Stroke is one of the leading causes of death and disability worldwide, disproportionately affecting lower socioeconomic groups. However, current generative AI chatbots are still not reliable enough for giving case-relevant information about stroke.
A research team from National Taiwan University and Harvard T.H. Chan School of Public Health tested three generative large language models (LLMs)—ChatGPT, Claude, and Gemini—across four stages of stroke care: prevention, diagnosis, treatment, and rehabilitation. Adopting three prompt engineering strategies—Zero-Shot Learning (ZSL), Chain of Thought (COT), and Talking Out Your Thoughts (TOT) —the team gave the LLMs patient-oriented questions in realistic stroke scenarios. Clinical experts then evaluated the answers across five domains—accuracy, hallucinations, specificity, empathy, and actionability, and assessed model performance according to the passing threshold (a score ≥ 60/100) of the medical doctor qualification exam as the minimum acceptable level for generated outputs. The test results are published in the journal npj Digital Medicine.

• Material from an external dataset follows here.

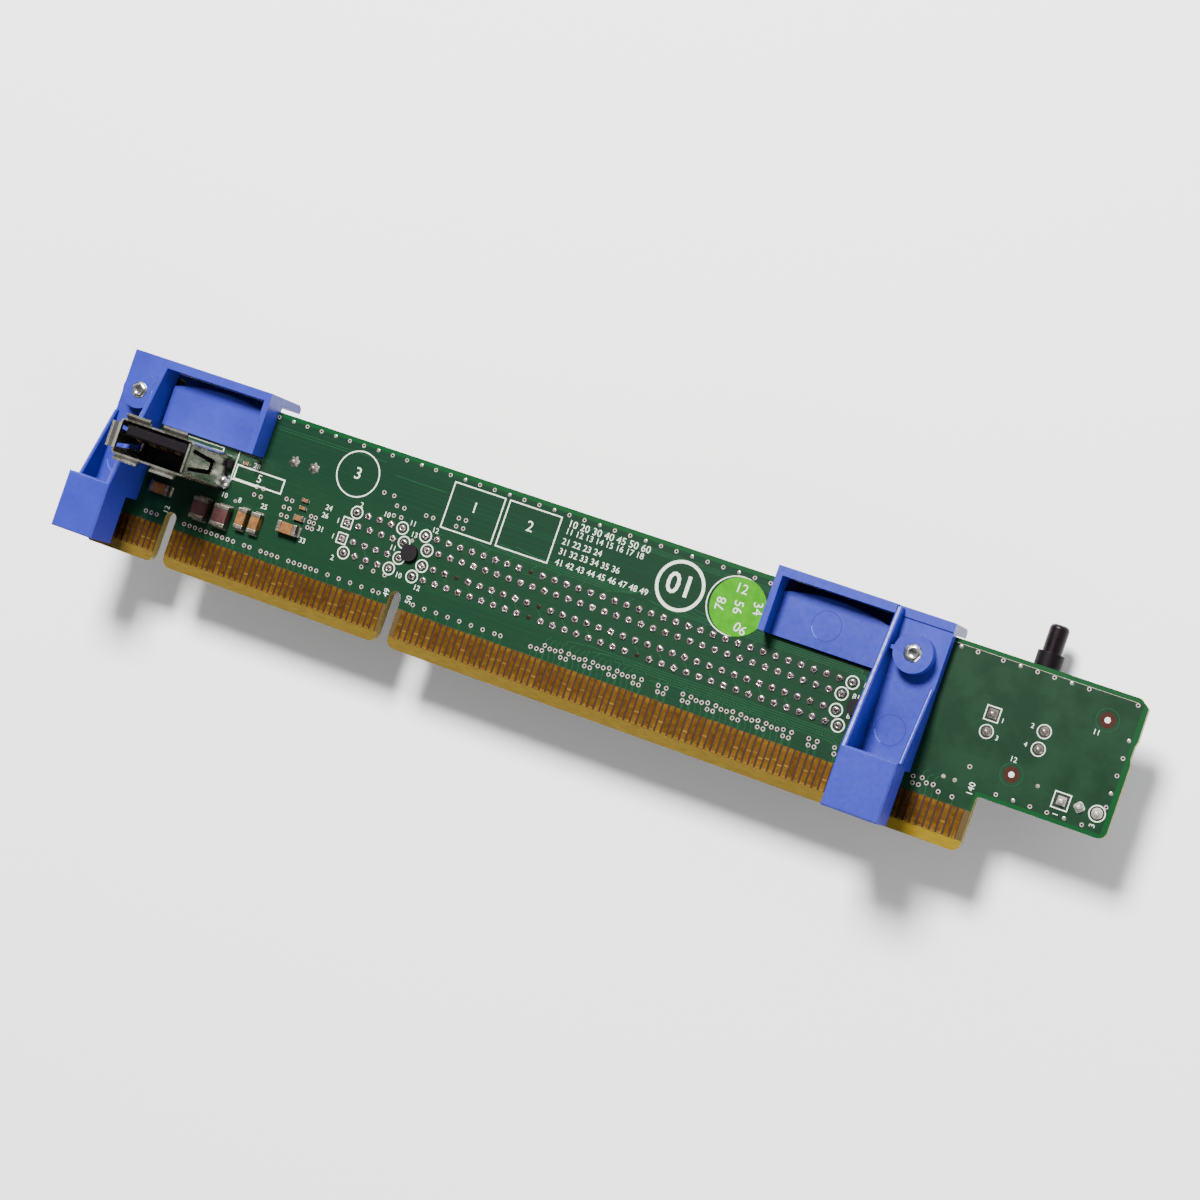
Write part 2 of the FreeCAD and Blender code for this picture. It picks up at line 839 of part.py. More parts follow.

The study revealed that while each prompt engineering approach has its strengths, the overall performance of the LLMs demonstrated suboptimal and inconsistent performance across all stages of stroke care and domains. Most scores fell below the minimum clinical competency threshold of 60. TOT emerged as the most effective prompt strategy for generating responses with empathy and actionability, ZSL tended to provide responses with fewer hallucinations, and COT demonstrated strengths in diagnosis. ChatGPT performed better in accuracy and specificity, and actionability domains, but still poses the risk of generating hallucinations. The study outcome indicated significant limitations of LLMs in delivering clinically relevant and actionable outputs for the public. In time-sensitive situations, such as stroke, the risk of mis-information or oversimplification could lead to inappropriate or delayed care.
“Generative AI could help reduce health disparities and alleviate workforce shortages, especially in underserved regions,” said first author Prof. John Tayu Lee from National Taiwan University. “To realize this potential, we must continue to advance the technology and empower patients to ask better questions—leading to safer and more meaningful answers.”
Co-author Professor Rifat Atun from Harvard University added, “AI can accelerate global health equity if deployed responsibly—with strong governance, rigorous clinical validation, and sustained human oversight to ensure both safety and appropriateness.”